First came Lay’s chicken-and-waffle-flavored chips, and it was tolerated. Then came the Harlem Shake, and it was dismissed.

But now we have the disgraceful and embarrassing Emory University President James Wagner.

In a column for Emory’s magazine, he wrote, “One instance of constitutional compromise was the agreement to count three-fifths of the slave population for purposes of state representation in Congress.” In a later statement, he apologized for his comments and stated his opposition to slavery.

Although there isn’t an outstanding number of successful compromises reached by Congress, it is intellectually baffling for anyone, particularly a university president with multiple degrees, including a Ph.D from Johns Hopkins University, to cite the infamous three-fifths compromise as a laudable example of leadership, by any stretch of the imagination.

But then things got worse.

In a reception speech for a campus exhibition titled “And the Struggle Continues: The Southern Christian Leadership Conference’s Fight for Social Change,” he stated that he “personally (has) a long way to go” while discussing America’s education on race relations.

While it’s an accurate statement, it isn’t nearly sufficient enough to repair his faulty view of history. To be the president of a university with such a racially divisive background and have such a deep misunderstanding of race relations in America is inappropriate, to say the least.

Admitting that the problem exists is the first step, but for a university that’s only 9 percent African-American and 41 percent white and repeatedly embattled by issues regarding race (in 2012, a student anchor on a student-run news show made a racist joke involving affirmative action; earlier that year a fraternity flew a Confederate flag on campus), it’s time that the Emory administration rethink whom they want representing them to the public.

To add to Emory’s troubles, last August the administration admitted that two previous deans had inflated entrance exam scores since 2000 by intentionally sending incorrect test scores to U.S. News and World Report and the Department of Education for more than a decade. In September, Emory made cuts to a number of departments and programs, areas that one group of Emory students, the Student Re-Visioning Committee, says unfairly target subjects and programs popular with minority students.

An editorial in the Sept. 28, 2012 issue of the Emory Wheel, the school’s student newspaper, found that the cuts made could result in the termination of “25 percent of the faculty of color,” a grave misgiving for a university with a 33 percent minority population.

Racial ignorance, once admitted by the offender, is forgivable. But the insensitivity and ignorance Wagner displayed in his initial comments is indicative of most typical conservative Americans: that America began as and has always been an egalitarian democracy, primarily concerned with the freedom of individuals.

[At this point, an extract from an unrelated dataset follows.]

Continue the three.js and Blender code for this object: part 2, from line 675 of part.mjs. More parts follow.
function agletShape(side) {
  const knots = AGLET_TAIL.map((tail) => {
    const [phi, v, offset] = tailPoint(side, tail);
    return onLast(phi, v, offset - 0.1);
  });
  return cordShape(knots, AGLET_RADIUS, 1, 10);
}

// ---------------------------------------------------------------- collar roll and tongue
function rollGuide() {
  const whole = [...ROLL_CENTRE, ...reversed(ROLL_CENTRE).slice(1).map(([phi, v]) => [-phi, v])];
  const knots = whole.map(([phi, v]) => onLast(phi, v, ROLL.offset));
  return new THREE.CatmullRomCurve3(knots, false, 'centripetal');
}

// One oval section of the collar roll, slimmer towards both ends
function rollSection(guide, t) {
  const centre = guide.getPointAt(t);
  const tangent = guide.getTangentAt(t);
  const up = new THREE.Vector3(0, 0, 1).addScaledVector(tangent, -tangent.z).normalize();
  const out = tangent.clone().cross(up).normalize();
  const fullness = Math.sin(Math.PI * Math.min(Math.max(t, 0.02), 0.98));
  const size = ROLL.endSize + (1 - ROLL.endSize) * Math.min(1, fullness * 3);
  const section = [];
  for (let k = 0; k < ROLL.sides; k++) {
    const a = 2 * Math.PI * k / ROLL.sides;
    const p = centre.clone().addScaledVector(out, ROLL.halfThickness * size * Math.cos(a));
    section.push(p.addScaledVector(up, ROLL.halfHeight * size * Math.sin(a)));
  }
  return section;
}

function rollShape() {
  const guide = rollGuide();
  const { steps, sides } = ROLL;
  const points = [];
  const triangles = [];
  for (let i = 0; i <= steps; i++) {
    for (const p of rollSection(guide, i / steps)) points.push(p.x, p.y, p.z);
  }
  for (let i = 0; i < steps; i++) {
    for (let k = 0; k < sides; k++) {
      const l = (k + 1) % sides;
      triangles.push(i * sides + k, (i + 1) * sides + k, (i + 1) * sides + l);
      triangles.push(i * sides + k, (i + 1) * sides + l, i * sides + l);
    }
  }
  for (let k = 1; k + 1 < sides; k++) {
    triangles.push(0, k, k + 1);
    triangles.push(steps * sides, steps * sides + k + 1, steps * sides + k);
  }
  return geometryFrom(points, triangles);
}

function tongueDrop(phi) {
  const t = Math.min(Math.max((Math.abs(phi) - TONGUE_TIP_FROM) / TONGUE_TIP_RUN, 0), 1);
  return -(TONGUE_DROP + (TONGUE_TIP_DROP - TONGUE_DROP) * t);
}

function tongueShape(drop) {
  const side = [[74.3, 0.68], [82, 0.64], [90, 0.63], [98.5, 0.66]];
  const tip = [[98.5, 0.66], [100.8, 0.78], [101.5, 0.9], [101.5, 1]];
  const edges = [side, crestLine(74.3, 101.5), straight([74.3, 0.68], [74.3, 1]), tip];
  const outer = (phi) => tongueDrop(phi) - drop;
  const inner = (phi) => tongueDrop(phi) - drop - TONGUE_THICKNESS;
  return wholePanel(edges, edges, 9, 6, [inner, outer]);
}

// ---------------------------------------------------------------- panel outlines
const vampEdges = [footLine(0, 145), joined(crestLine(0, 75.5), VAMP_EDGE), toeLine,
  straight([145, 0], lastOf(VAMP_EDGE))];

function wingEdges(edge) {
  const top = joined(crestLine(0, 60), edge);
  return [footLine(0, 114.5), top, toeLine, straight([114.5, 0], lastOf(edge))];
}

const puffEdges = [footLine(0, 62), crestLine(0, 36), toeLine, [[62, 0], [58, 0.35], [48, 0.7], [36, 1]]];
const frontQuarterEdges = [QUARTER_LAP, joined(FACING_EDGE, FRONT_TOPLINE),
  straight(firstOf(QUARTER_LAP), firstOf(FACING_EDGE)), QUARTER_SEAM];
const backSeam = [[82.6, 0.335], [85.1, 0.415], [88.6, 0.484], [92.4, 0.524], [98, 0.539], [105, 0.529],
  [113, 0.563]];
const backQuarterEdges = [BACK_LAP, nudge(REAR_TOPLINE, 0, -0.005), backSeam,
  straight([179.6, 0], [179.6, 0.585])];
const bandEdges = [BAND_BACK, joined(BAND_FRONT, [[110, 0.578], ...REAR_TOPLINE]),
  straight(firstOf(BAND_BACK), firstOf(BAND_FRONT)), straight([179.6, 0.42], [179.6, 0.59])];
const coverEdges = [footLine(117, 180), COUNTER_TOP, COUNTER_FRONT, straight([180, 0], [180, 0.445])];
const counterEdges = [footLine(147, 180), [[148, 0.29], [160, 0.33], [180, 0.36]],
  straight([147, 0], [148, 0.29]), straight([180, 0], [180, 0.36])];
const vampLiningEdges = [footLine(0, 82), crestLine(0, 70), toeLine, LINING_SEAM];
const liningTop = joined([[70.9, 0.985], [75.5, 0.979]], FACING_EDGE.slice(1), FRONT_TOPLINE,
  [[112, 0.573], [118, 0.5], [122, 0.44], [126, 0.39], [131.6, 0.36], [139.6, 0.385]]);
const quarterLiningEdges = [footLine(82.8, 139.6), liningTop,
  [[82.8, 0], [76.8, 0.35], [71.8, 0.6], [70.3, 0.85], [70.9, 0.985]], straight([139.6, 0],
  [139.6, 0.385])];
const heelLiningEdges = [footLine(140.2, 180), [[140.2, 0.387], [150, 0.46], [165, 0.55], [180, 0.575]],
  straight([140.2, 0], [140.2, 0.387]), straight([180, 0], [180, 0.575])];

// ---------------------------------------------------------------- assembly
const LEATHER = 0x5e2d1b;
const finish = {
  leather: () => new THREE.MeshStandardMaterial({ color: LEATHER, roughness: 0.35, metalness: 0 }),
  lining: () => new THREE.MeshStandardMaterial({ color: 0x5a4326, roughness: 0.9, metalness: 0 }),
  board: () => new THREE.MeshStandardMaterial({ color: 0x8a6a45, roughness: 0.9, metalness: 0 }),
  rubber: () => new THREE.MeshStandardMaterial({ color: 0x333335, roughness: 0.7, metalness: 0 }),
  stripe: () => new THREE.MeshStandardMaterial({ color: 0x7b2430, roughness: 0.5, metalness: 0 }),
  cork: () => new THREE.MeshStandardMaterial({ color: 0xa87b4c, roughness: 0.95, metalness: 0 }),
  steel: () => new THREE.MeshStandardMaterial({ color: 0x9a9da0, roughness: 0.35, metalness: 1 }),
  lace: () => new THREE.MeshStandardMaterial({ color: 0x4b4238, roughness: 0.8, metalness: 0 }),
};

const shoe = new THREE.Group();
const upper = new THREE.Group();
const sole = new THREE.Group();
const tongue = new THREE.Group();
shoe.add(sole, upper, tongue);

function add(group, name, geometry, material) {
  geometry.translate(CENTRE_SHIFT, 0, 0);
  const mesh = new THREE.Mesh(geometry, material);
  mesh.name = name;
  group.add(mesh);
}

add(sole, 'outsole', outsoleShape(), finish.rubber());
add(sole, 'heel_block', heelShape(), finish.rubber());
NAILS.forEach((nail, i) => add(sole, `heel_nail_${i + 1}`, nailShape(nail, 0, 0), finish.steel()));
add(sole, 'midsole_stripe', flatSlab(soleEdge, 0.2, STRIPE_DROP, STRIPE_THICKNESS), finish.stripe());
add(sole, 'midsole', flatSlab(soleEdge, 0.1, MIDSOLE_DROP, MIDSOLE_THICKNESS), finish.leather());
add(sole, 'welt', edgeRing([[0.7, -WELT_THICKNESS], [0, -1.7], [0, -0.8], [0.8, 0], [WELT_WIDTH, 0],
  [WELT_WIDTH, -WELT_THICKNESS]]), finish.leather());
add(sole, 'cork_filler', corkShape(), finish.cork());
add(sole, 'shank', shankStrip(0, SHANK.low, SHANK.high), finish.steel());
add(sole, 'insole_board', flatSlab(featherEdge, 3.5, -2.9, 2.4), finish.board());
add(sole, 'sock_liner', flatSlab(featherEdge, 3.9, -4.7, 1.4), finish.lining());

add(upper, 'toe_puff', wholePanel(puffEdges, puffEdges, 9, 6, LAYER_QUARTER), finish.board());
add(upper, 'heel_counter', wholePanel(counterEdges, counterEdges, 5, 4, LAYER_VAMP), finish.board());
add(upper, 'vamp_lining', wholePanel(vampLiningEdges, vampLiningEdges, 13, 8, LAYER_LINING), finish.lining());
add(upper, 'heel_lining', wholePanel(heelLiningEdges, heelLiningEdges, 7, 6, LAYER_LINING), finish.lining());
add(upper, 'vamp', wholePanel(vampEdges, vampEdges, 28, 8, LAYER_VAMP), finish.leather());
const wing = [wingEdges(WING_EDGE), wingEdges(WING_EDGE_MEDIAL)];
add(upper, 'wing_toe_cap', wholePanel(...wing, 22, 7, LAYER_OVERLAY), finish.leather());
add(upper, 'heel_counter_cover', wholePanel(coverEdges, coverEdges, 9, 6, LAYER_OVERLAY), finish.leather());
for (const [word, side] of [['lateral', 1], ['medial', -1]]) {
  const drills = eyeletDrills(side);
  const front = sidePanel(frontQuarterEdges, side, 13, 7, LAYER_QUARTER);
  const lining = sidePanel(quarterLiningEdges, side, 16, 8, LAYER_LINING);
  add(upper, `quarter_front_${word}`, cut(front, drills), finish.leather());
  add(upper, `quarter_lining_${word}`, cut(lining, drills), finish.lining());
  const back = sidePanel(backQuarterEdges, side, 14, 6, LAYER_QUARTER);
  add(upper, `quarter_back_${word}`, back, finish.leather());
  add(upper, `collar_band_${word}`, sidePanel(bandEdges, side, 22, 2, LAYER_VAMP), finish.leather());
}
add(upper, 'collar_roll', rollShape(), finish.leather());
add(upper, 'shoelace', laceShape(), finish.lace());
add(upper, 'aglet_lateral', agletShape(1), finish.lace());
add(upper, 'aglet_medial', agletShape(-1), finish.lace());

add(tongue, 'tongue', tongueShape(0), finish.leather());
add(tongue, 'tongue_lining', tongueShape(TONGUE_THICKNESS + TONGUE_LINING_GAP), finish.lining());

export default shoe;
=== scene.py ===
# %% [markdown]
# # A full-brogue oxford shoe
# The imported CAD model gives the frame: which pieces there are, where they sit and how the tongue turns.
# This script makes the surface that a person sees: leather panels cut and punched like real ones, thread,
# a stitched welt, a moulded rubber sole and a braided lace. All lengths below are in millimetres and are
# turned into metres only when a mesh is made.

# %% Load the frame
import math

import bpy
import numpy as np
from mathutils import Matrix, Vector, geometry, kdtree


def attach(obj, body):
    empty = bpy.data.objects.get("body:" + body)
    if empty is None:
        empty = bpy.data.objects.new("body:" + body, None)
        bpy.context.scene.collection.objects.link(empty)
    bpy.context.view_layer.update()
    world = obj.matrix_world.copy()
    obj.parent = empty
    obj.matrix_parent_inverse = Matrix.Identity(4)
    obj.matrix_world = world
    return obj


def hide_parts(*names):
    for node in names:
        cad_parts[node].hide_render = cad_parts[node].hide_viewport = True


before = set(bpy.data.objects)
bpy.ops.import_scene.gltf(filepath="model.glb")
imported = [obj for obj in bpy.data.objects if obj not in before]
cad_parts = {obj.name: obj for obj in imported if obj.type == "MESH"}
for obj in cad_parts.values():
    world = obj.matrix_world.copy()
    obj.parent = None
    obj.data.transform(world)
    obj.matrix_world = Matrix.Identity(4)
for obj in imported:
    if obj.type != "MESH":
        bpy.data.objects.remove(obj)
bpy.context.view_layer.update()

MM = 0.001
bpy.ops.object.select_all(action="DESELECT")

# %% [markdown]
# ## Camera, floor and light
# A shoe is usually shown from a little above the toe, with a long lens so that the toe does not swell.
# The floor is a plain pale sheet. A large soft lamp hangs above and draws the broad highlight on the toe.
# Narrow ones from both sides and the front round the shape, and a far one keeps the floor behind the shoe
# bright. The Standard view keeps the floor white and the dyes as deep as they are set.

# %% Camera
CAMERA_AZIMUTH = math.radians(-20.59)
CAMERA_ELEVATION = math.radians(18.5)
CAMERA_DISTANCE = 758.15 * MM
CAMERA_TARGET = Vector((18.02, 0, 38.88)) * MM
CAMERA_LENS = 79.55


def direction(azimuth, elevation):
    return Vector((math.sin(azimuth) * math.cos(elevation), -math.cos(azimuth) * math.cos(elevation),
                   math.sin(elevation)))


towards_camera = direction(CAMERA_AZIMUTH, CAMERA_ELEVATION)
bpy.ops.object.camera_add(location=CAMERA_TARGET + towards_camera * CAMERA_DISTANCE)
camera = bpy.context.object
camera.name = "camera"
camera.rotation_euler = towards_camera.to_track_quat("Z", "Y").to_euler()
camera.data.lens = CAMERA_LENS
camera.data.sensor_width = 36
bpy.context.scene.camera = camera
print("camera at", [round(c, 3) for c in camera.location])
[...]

Who is actually considered an individual has evolved over time. In 1776, the word “individual” meant “white male.” His comments were essentially ignoring that fact and by not appropriately prefacing the remark, they functioned as a polite “get over it” to any reader remotely familiar with the Three-Fifths Compromise.

Wagner has since been censured by a Emory faculty group, but the damage has been done. University presidents don’t need to be infallible; our own President Michael Rao has made missteps regarding an unusual confidentiality agreement in 2010, but the proper steps were taken to ensure all concerns were addressed and no grievance overlooked.

Wagner’s intentions may have been well-meaning, but his delivery and ideas were ignorant. He displayed the same standard of misunderstanding commonly seen on the comment section of YouTube.

As much as we, as a country, may want to move past our racial history, consistent attempts by people in power, whether they be black or white, to somehow be “post-racial” are little more than examples of racial and cultural insensitivity.

The time to be nuanced in your opinion about race relations in America, particularly if you’re white, isn’t during Black History Month.